Second Ward didn’t have a gym. Elementary kids played dodge ball or yard ball or other such games on the concrete on the Parke Avenue side of the school, but seventh and eighth graders got to walk over to the high school for gym class. That was a real social event as we all trooped up Emily Street, across some side streets to Crafton Boulevard, and across Black’s Bridge to the high school, with mandatory stops at the store by the bridge on the way and usually at Glaser’s Ice Cream and Bakery on the way back. Tossing somebody’s gym shoes (did we call them “sneakers” then?) over the bridge onto the railroad tracks far below was also frequent entertainment. We probably had a time limit in which we were supposed to make the trip to and back, but I don’t recall anybody ever fussing about it.

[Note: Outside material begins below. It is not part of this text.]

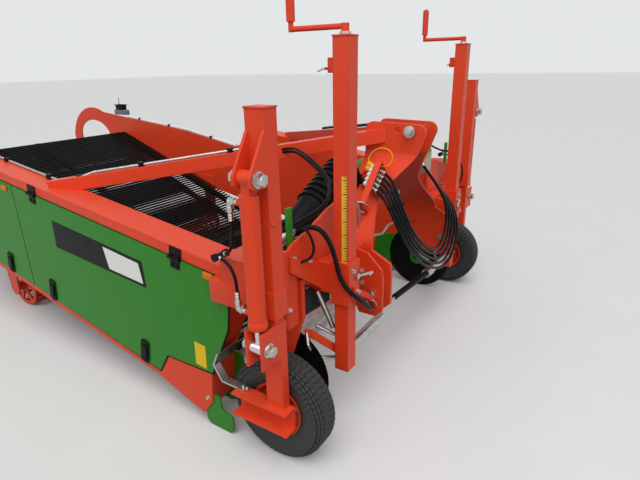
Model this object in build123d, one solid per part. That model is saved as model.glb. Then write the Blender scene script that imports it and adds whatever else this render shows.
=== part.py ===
from build123d import *
from math import radians, sqrt, tan
import os

# Onion harvester carried on a tractor's three-point linkage.
# Millimetres. +X is the travel direction, +Y is the left side, +Z is up, the ground is Z = 0.
# X = 0 is the axle line of the two front depth wheels.
# Pieces are drawn on the left side and mirrored to the right one.

RIGHT = -1
LEFT = 1
SIDES = {"right": RIGHT, "left": LEFT}

# General
SHEET = 8.0              # side plates
SKIN = 5.0               # folded covers
SEAT = 0.3               # gap between pieces that rest on each other
RUN = 0.05               # radial running gap of a shaft in its bearing
SLIDE = 0.4              # gap of a tube that slides in another

# Side plates of the web channel
CHANNEL_Y = 840.0        # inner face of each side plate
LEDGE_Z = 713.0          # height of the side frame's top at X = 0
LEDGE_SLOPE = 7.4        # degrees, rising rearwards
PLATE_FRONT_X = -160.0
LEDGE_END_X = {"right": -2540.0, "left": -1420.0}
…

Second Ward days were pretty good days, but alas they had to end. We even had an official eighth grade graduation, another of those rare times we got to see Mr. Marburger. Then we were off to Crafton High School, and another chapter in our young lives. When Crafton became part of the Carlynton School District, Second Ward was no longer needed. It sat closed and deserted for several years until it was gutted by fire; the wrecking ball soon followed. The last time I was by, the stone wall at the lower end of what had been the school grounds was still there, but otherwise only the memories of our school days remain.